Problems with searching suttapitaka, and possible resolution

sujato · June 14, 2017, 1:23am

Welcome to the wonderful world of natural language search. These kinds of problems are systemic, and there is no easy fix.

Some suggestions:

Use the Mahasangiti text as found on SuttaCentral rather than the CSCD or—good lord no, the Dhammakaya. While not perfect, it is by far the most consistent. You can download the raw text from here:

You can put this all in one file if you like (on linux, use cat). It will of course have HTML tags, but you can strip these easily enough.
If you want to do complex searches within one file, rather than use a PDF, which is a presentation format, i would suggest using Sublime Text or another capable text editor. There might be a struggle handling the file size, though. Otherwise there are a variety of command line tools for this.
Another simple option, if the search on SC is not doing what you want, try google site search: site:https://suttacentral.net
Stripping punctuation should be fairly trivial.
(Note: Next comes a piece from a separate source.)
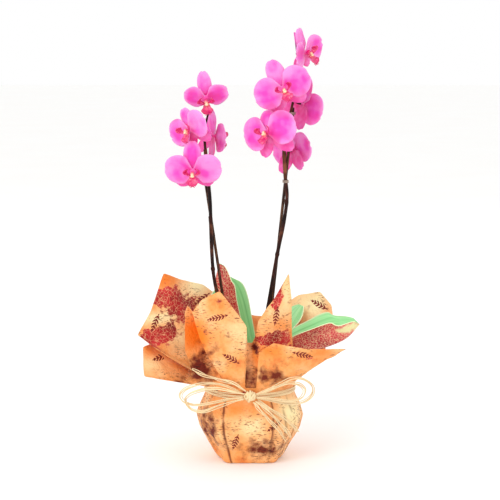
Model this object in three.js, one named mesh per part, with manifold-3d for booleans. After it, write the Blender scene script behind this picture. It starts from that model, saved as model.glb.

Normally a search engine like the one used on SC strips punctuation by default.
Spaces are more difficult, and I wouldn’t recommend stripping them in general. However, it might work on occasion. In most cases, however, the obvious errors such as c’ eva should be corrected in the MS edition.

I found this an interesting idea, so I have made several versions of such a file. I’ll put them in a separate thread where they will be more discoverable.